# EXERCISE TASK
Would you output the whole listing below, exactly as it reads?
┌──
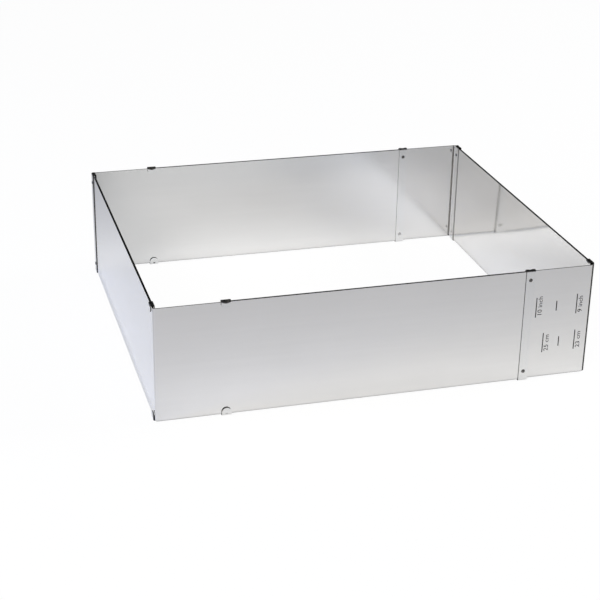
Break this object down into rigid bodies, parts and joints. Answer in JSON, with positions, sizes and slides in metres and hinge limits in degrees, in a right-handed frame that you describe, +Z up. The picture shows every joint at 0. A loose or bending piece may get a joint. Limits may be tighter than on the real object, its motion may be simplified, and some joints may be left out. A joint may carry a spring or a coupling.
{
  "type": "adjustable cake frame",
  "caption": "Rectangular open baking frame whose overlapping steel angles slide apart in length and width, guided by riveted end clips.",
  "frame": {"origin": "centre of the footprint at the height of the surface that the frame stands on", "axes": "+X along the longer, drawn-out walls, +Y to the back wall, +Z up"},
  "size_m": [0.2598, 0.2252, 0.0701],
  "materials": {
    "sheet_steel": "bright rolled stainless sheet",
    "clip_steel": "satin stamped stainless strip",
    "rivet_steel": "dull set rivet head",
    "scale_ink": "printed scale marks"
  },
  "bodies": {
    "front_left": {"front_left_angle": "sheet_steel", "front_left_front_clip": "clip_steel", "front_left_front_rivet_bottom": "rivet_steel", "front_left_front_rivet_top": "rivet_steel", "front_left_left_clip": "clip_steel", "front_left_left_rivet_bottom": "rivet_steel", "front_left_left_rivet_top": "rivet_steel"},
    "front_right": {"front_right_angle": "sheet_steel", "front_right_right_clip": "clip_steel", "front_right_right_rivet_bottom": "rivet_steel", "front_right_right_rivet_top": "rivet_steel", "front_right_front_clip": "clip_steel", "front_right_front_rivet_bottom": "rivet_steel", "front_right_front_rivet_top": "rivet_steel"},
    "back_left": {"back_left_angle": "sheet_steel", "back_left_left_clip": "clip_steel", "back_left_left_rivet_bottom": "rivet_steel", "back_left_left_rivet_top": "rivet_steel", "back_left_back_clip": "clip_steel", "back_left_back_rivet_bottom": "rivet_steel", "back_left_back_rivet_top": "rivet_steel"},
    "back_right": {"back_right_angle": "sheet_steel", "back_right_back_clip": "clip_steel", "back_right_back_rivet_bottom": "rivet_steel", "back_right_back_rivet_top": "rivet_steel", "back_right_right_clip": "clip_steel", "back_right_right_rivet_bottom": "rivet_steel", "back_right_right_rivet_top": "rivet_steel"}
  },
  "joints": [
    {"name": "length_slide", "type": "slide", "parent": "front_left", "child": "front_right", "axis": [1, 0, 0], "range_m": [-0.0345, 0.172]},
    {"name": "width_slide", "type": "slide", "parent": "front_left", "child": "back_left", "axis": [0, 1, 0], "range_m": [0, 0.2065]},
    {"name": "right_width_slide", "type": "slide", "parent": "front_right", "child": "back_right", "axis": [0, 1, 0], "range_m": [0, 0.2065]}
  ],
  "couplings": [
    {"joint": "right_width_slide", "follows": "width_slide", "ratio": 1}
  ]
}
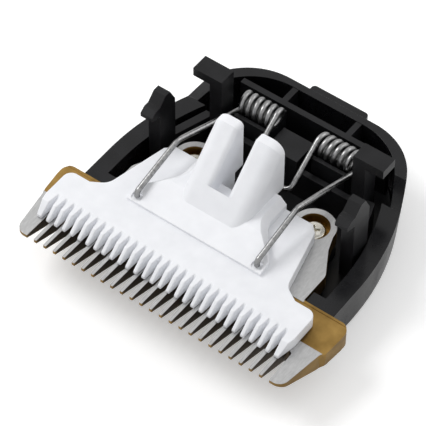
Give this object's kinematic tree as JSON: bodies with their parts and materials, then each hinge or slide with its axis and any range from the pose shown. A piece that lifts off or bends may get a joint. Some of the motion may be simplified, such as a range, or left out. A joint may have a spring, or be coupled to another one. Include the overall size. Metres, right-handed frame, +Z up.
└──
# FINAL RESULT
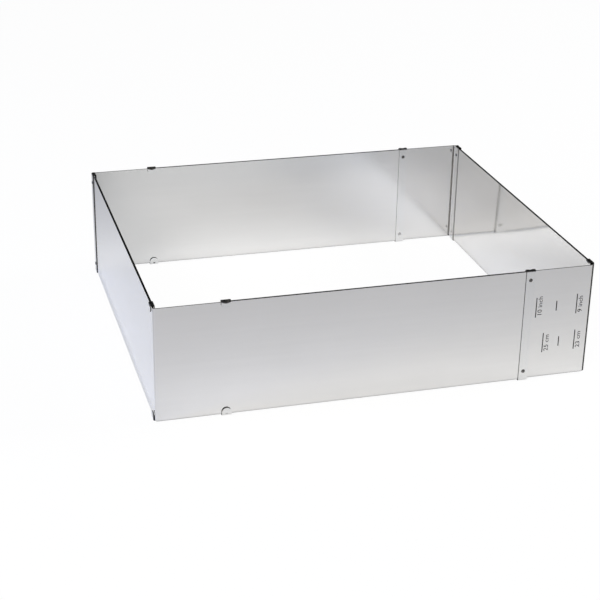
Break this object down into rigid bodies, parts and joints. Answer in JSON, with positions, sizes and slides in metres and hinge limits in degrees, in a right-handed frame that you describe, +Z up. The picture shows every joint at 0. A loose or bending piece may get a joint. Limits may be tighter than on the real object, its motion may be simplified, and some joints may be left out. A joint may carry a spring or a coupling.
{
  "type": "adjustable cake frame",
  "caption": "Rectangular open baking frame whose overlapping steel angles slide apart in length and width, guided by riveted end clips.",
  "frame": {"origin": "centre of the footprint at the height of the surface that the frame stands on", "axes": "+X along the longer, drawn-out walls, +Y to the back wall, +Z up"},
  "size_m": [0.2598, 0.2252, 0.0701],
  "materials": {
    "sheet_steel": "bright rolled stainless sheet",
    "clip_steel": "satin stamped stainless strip",
    "rivet_steel": "dull set rivet head",
    "scale_ink": "printed scale marks"
  },
  "bodies": {
    "front_left": {"front_left_angle": "sheet_steel", "front_left_front_clip": "clip_steel", "front_left_front_rivet_bottom": "rivet_steel", "front_left_front_rivet_top": "rivet_steel", "front_left_left_clip": "clip_steel", "front_left_left_rivet_bottom": "rivet_steel", "front_left_left_rivet_top": "rivet_steel"},
    "front_right": {"front_right_angle": "sheet_steel", "front_right_right_clip": "clip_steel", "front_right_right_rivet_bottom": "rivet_steel", "front_right_right_rivet_top": "rivet_steel", "front_right_front_clip": "clip_steel", "front_right_front_rivet_bottom": "rivet_steel", "front_right_front_rivet_top": "rivet_steel"},
    "back_left": {"back_left_angle": "sheet_steel", "back_left_left_clip": "clip_steel", "back_left_left_rivet_bottom": "rivet_steel", "back_left_left_rivet_top": "rivet_steel", "back_left_back_clip": "clip_steel", "back_left_back_rivet_bottom": "rivet_steel", "back_left_back_rivet_top": "rivet_steel"},
    "back_right": {"back_right_angle": "sheet_steel", "back_right_back_clip": "clip_steel", "back_right_back_rivet_bottom": "rivet_steel", "back_right_back_rivet_top": "rivet_steel", "back_right_right_clip": "clip_steel", "back_right_right_rivet_bottom": "rivet_steel", "back_right_right_rivet_top": "rivet_steel"}
  },
  "joints": [
    {"name": "length_slide", "type": "slide", "parent": "front_left", "child": "front_right", "axis": [1, 0, 0], "range_m": [-0.0345, 0.172]},
    {"name": "width_slide", "type": "slide", "parent": "front_left", "child": "back_left", "axis": [0, 1, 0], "range_m": [0, 0.2065]},
    {"name": "right_width_slide", "type": "slide", "parent": "front_right", "child": "back_right", "axis": [0, 1, 0], "range_m": [0, 0.2065]}
  ],
  "couplings": [
    {"joint": "right_width_slide", "follows": "width_slide", "ratio": 1}
  ]
}
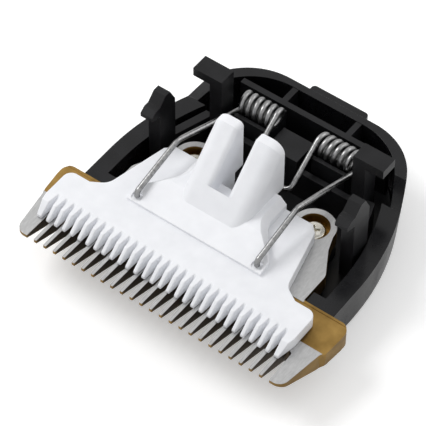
Give this object's kinematic tree as JSON: bodies with their parts and materials, then each hinge or slide with its axis and any range from the pose shown. A piece that lifts off or bends may get a joint. Some of the motion may be simplified, such as a range, or left out. A joint may have a spring, or be coupled to another one. Include the overall size. Metres, right-handed frame, +Z up.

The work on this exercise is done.